Even after completing fourteen years of quality education, the majority of students fail to identify facts or opinions- concepts vital to research. As a consequence, when they sit to write a master-level dissertations they lag in providing quality information. Both facts and opinions have their own place for developing good arguments. Facts are indisputable observations related to natural or social phenomena, and they are used in a research papers to increase their quality and worth for society.
Rather, opinion is a judgment, statement, and review of authors about a phenomenon in the light of personal experiences and preferences. Knowing both concepts by definition is a piece of cake, but identifying whether a piece of information from a research paper is an opinion or facts more understanding about the basics of both. Thereby, this article by Help With Assignment UK will discuss ways to identify facts or opinions in a research paper so students can judge the exact sense of the original author.
What Are Facts?
The Oxford dictionary defines the term fact a thing that is known or proved to be true, ‘information used as evidence or as part of a newspaper and reports‘, or a truth about events as opposed to interpretation’. Stated in another way, facts are statements that are real and true or points that can be considered to be real or true. Often, facts are crossed checked with the standard reference and the method to crosscheck the scientific facts includes observations, measurements, and experiments. They can be in the form of scientific theories or statements. Facts are essential to inform readers about a certain happening or to make an argument. Example of facts in the form of statements includes:
- The optimum pH of salivary amylase is 6.4 and 7.0.
- Colombo discovered America.
- All healthy photosynthetic leaves of plants are green.
- More than 70 % of the earth’s surface is covered by oceans.
- Women have been enjoying the right to vote since 1920.
- The heart is vital for living as it pumps blood throughout the body.
Examples of facts as scientific theories:
Scientific theories are formed when a fact is proved after a series of experiments. It is a structured explanation to elaborate on a group of facts and phenomena related to the natural world. Thus, scientific theories are considered the form of facts and can be easily used as evidence to support a scientific claim or argument. Its examples include:
- Big bag theories.
- Law of thermodynamics.
- Archimedes Buoyancy Principle.
- Darwin’s theory of evolution and natural selection.
- Kepler’s Laws of Planetary Motion and many more.
What Are Opinions In Research?
Merriam- Webster defines opinion as a view, judgment, and appraisal formed in a particular matter or a formal expression of judgment or piece of advice given by a field expert. In research, opinions are the expert’s or an author’s advice related to a happening or an event. Mostly to make an opinion strong, it needs to be backed up by evidence or facts. The opinion is a less formal statement that is formed based on the feelings, attitudes, and beliefs of the author. Some examples that may help you to understand opinions are as follows:
- My bank is taking more interest from me than others.
- Wearing black on a hot summer day is my mistake.
- The golden version of my new iPhone looks less attractive than my sister’s black phone.
- To ensure safety in our town we can install cameras.
- Eating a packet full of chips while watching a movie is more entertaining than eating a bucket full of pock pons.

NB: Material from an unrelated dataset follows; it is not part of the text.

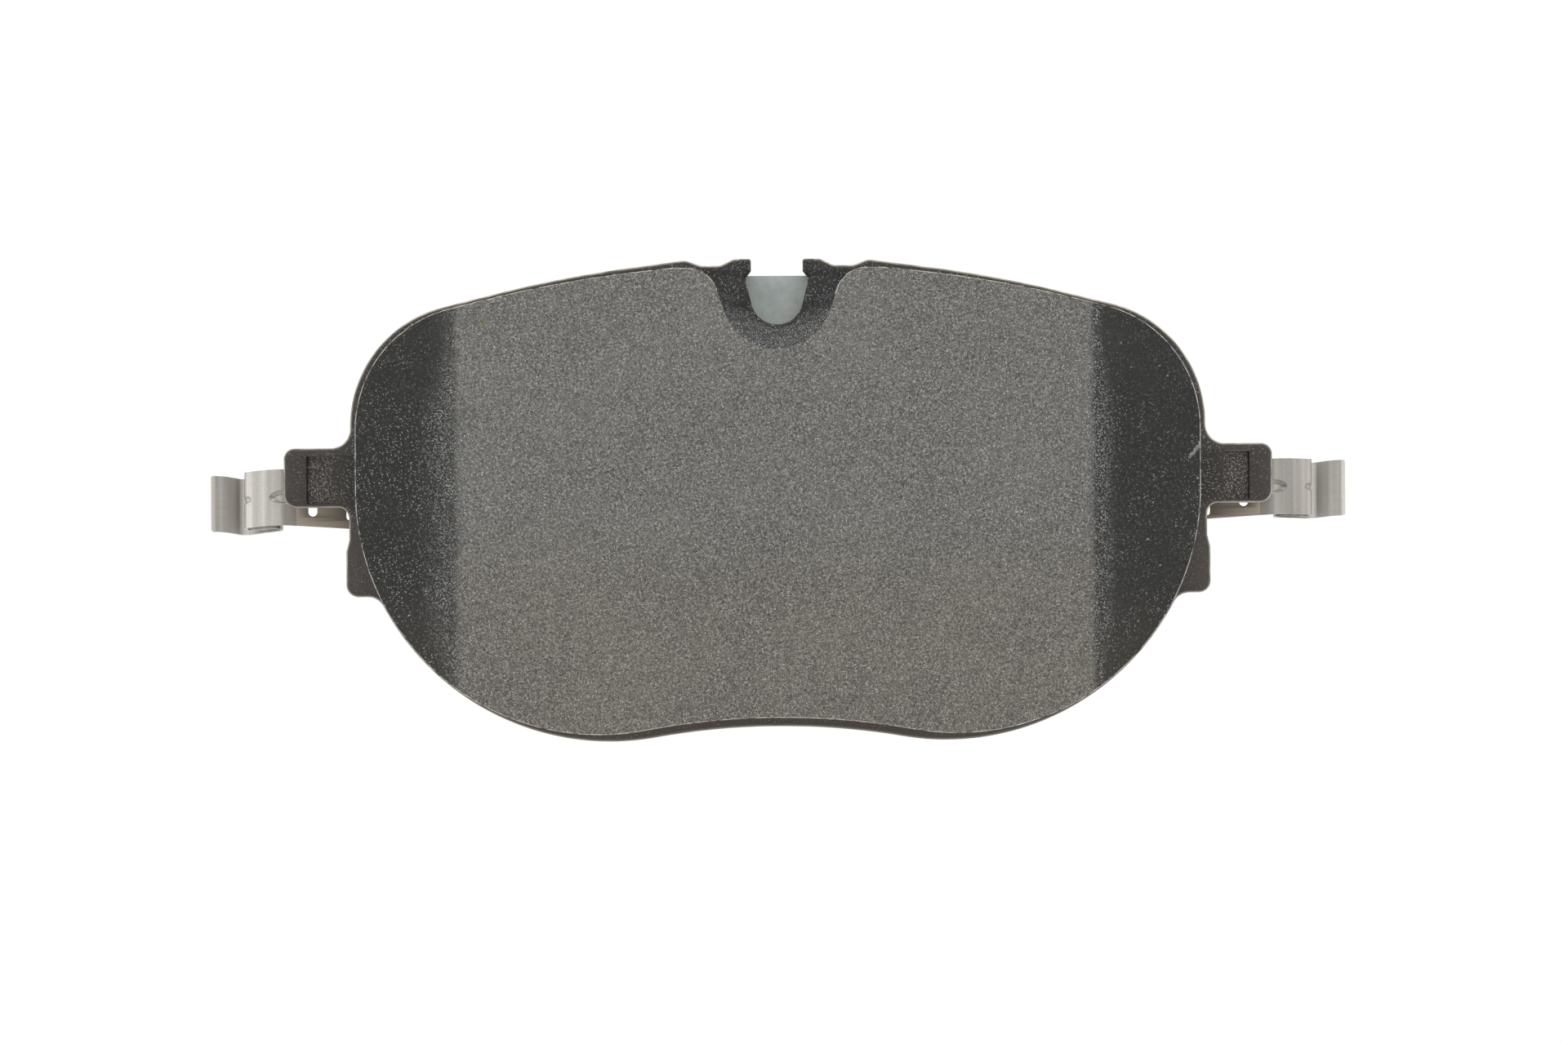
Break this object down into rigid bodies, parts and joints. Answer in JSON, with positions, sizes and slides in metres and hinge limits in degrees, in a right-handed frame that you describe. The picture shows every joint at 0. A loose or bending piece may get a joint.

Methods To Identify The Fact Or Opinion In A Piece Of Literature:
Identifying whether you have to add a fact or opinion within your written and verbal conservation is easy, but research with the goal of proving a scientific claim to judge whether the original author’s statement is a fact or opinion is a bit tricky. To identify fact or opinion in a long passage and a scholarly piece of writing, you must answer the following questions:
- Can a statement be proven and declared true using any additional information?
- Does the speaker have a current historical relativeness with the topic under discussion?
- Can a statement be observed through experiments, measurements, and observations?
- Is a speaker saying something in light of his/her own personal experiences?
- Is an author provided with a reference from someone else’s work with a statement?
- Does a statement is verified in the light of an authentic document and manuscript?
- Does the author signify facts by giving references, signaling words, and witnesses?
- Does the author signify opinions via judgment words such as all, always, never, probably, and should for opinions?
The positive notation in answers to questions 1, 3, 5, and 7 will show that the given statement is a fact or ‘yes’ in answers to questions 2, 4, 6, and 8 hints it is an opinion. In short, if a statement includes biased words such as worst, better, worthwhile, and many more or quantifiers such as all, always, likely, possibly, and probably then the statement will be an author’s own opinion. In contrast, to confirm whether a statement is a fact, supporting information such as proof, references, and other visual aids will be more useful. You can also get help for assignments online for this purpose.
Basically, it is important to identify facts or opinions as it allows us to know how different types of sentences create different senses in content. In research, only superficial information regarding a text is not sufficient to consider the application of the given piece of information in your context. Rather it demands us to identify fact or opinion statements to reduce the chances of data fabrication and falsification. The best approach to do so is by asking a few questions regarding the distinguishing features of both terms. If, after consideration, a statement is found to contain quantifiers and biased words, then it will be an opinion. In contrast, the presence of references, legal documents, and logical reasoning indicates the factual nature of a statement.